Uber users voice issues with surge pricing policy

Paige Leskin, City Editor

Uber users have voiced their frustration with the rideshare company in the past year, criticizing its policy of the temporary charge increase called “surge pricing.”

The Better Business Bureau, which ranks businesses to help buyers and sellers make better decisions, gave Uber an “F” grade on Oct. 9. An “F” is the lowest grade the organization gives out.

The ranking is partially based on input from customers, who have submitted more than 100 complaints to Uber over the last year through the BBB site. The majority of the complaints focused on issues either with Uber’s billing and collection or with its product and service.

“Consumer complaints allege misunderstanding Uber Technologies’ pricing, being misinformed about the overall cost of the services rendered,” BBB’s site reads. “Some consumers claim that they were told the final cost of the transportation service the company provided … only to be subsequently charged a substantially larger amount.”

Many complaints addressed problems with “surge pricing,” a short-term rise in charges that Uber implements at times of high demand. When users tried to contact Uber’s customer service to fix their issues, they found it difficult to reach representatives and find resolutions, according to BBB’s site.

Uber, Lyft and similar commercial rideshare services have been at the center of Illinois state politics in 2014. Legislation passed through the state’s General Assembly in the first half of the year that would impose statewide regulations, requiring drivers to obtain background checks and many types of insurance.

Nicknamed the “Uber bill,” Gov. Pat Quinn vetoed the rideshare restrictions in August, stating his veto would help create jobs and protect consumers in Illinois. Bruce Rauner, Quinn’s challenger in the gubernatorial election on Nov. 4, praised the governor for doing “the right thing” in vetoing the bill.

Uber runs on the goal of ensuring that customers receive reliable rides whenever and wherever they are, Uber spokeswoman Lauren Altmin said. Surge pricing helps align the company’s supply and demand, she said.

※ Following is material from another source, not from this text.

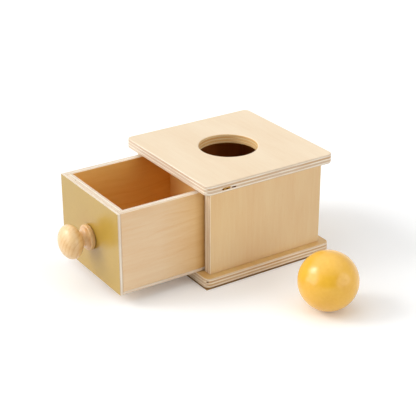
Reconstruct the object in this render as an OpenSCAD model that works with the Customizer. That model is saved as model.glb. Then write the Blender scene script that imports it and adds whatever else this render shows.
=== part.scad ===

“During times of peak demand – when there are not enough drivers on the system – fares increase so as to incentivize more drivers to come onto the platform,” Altmin said in an email to The Daily. “Uber’s direct channel for two-way feedback is regularly reviewed and acted on to ensure a high-quality experience. The fact is that consumers in 220 cities around the world have made their opinion known by taking millions of rides with Uber.”